In practice , this looks as follows. As an example we look at Isaiah 48:2 in the BHSA and 1QIsaa. 

    KJ- M <JR H Q-DC NQR>W W <L >L-HJ JFR>L NSMKW JHWH YB>WT CMW   BHSA
    
    KJ> M <JR H QWDC NQR>W W <L >LWHJ JFR>L NSMKW JHWH YB>WT CMW   1QIsaa


It is clear that the text of these verses is very similar, but there are also some differences. Similar parts in the verses are put together, resulting in two sequences of equal length. on the place of the extra matres lectiones in 1QIsaa, one finds a "-" in the BHSA.

Now, we look at every character in 1QIsaa, and check the lexeme of the corresponding character in the BHSA. If more than half of the characters in a word in the scroll corresponds with one lexeme in the BHSA, we give the value of this lexeme to the word in the scroll. In the case of the first word in Isaiah 48:2, the K and J correspond to a character in the corresponding word with the lexeme KJ, and the character > does not correspond with a word in the BHSA. The result is that 2 out of 3 characters correspond with the lexeme KJ, which is more than 50%, so the first word KJ> in this verse of the scroll gets the value KJ. This approach works well in practice, but it does not result in a value for each word. 

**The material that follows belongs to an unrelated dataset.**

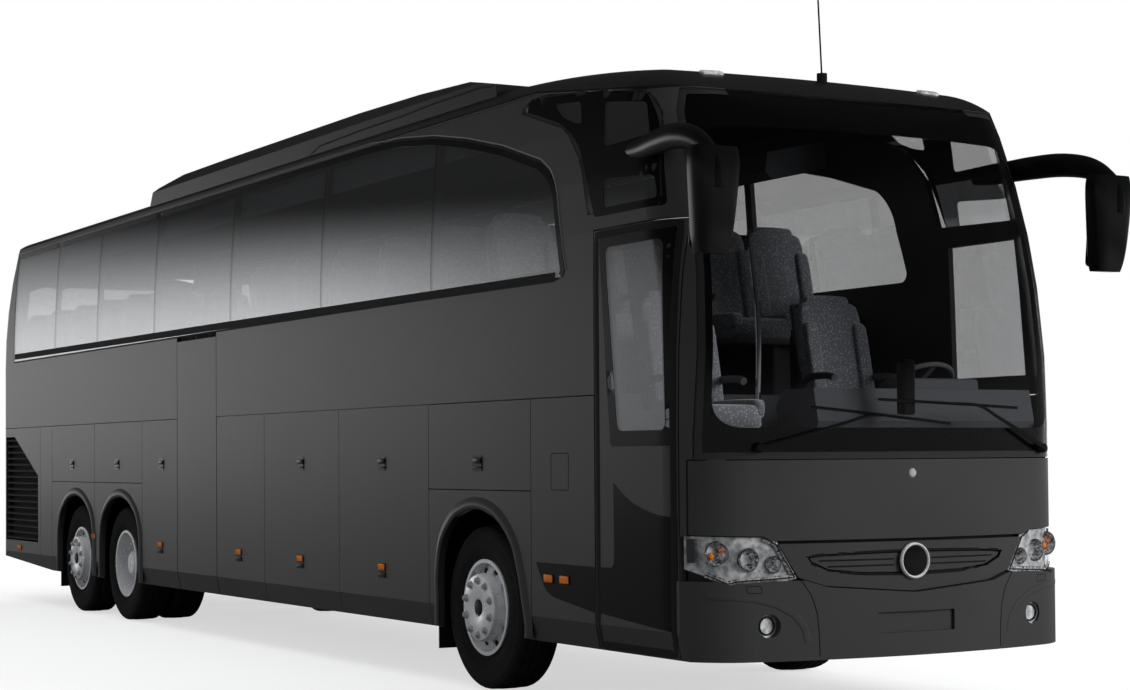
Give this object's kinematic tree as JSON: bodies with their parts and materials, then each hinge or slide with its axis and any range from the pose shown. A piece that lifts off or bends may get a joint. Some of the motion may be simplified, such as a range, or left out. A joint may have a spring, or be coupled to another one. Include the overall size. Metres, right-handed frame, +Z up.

An example is Isaiah 42:23 in 1QIsaa: 

    MJ- BKM- --J>ZJN Z->T --JQCB W JCM< L >XWR    BHSA

    MJ> BKMH W J>ZJN ZW>T W JQCB W JCM< L >XWR    1QIsaa

In this case, the word "W" occurs three times in 1QIsaa, and only once in the BHSA. This means, that in the first two cases we cannot give these words an ETCBC lexeme. In this case, we can proceed by checking the lexeme "W" has in these cases in the dss module, which is "W:", and then find out with which lexeme "W:" corresponds in the BHSA most often. This is the BHSA lexeme "W", which can be given to the unmatched cases of "W".

This procedure works well in practice, but it is not infallible. In some cases the alignment is unfortunate, in other cases there is no one to one mapping between lexemes or the dss package has different definitions of what is a word. For instance, in the case of place names consisting of two words, the dss package treats them as distinct words, whereas the BHSA has one lexeme in general. To bring the resulting dataset to "ETCBC standard", more steps are needed. These can consist of additional automatic processing and/or manual cleaning.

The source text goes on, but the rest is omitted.